DACA: Automated Attack Scenarios and Dataset Generation


  • Frank Korving Tallinn University of Technology
  • Risto Vaarandi Tallinn University of Technology




security dataset, testbed, DevOps, detection engineering


Computer networks and systems are under an ever-increasing risk of being attacked and abused. High-quality datasets can assist with in-depth analysis of attack scenarios, improve detection rules, and help educate analysts. However, existing solutions for creating such datasets suffer from a number of drawbacks. First, several solutions are not open source with publicly released implementations or are not vendor neutral. Second, some existing solutions neglect the complexity and variance of specific attack techniques when creating datasets or neglect certain attack types. Third, existing solutions are not fully automating the entire data collection pipeline. This paper presents and discusses the Dataset Creation and Acquisition Engine (DACA), a configurable dataset generation testbed, built around commonly used Infrastructure-as-Code (IaC) and DevOps tooling which can be used to create varied, reproducible datasets in a highly automated fashion.

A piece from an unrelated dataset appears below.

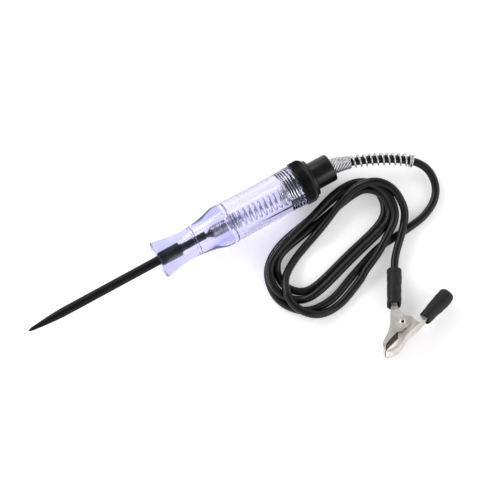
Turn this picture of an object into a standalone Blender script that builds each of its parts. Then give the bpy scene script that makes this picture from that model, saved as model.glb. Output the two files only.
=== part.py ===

DACA acts as a versatile wrapper around existing virtualization technologies and can be used by blue as well as red teamers alike to run attack scenarios and generate datasets. These in turn can be used for tuning detection rules, for educational purposes or pushed into data processing pipelines for further analysis. To show DACA's effectiveness, DACA is used to create two extensive datasets examining covert DNS Tunnelling activity on which a detailed analysis is performed.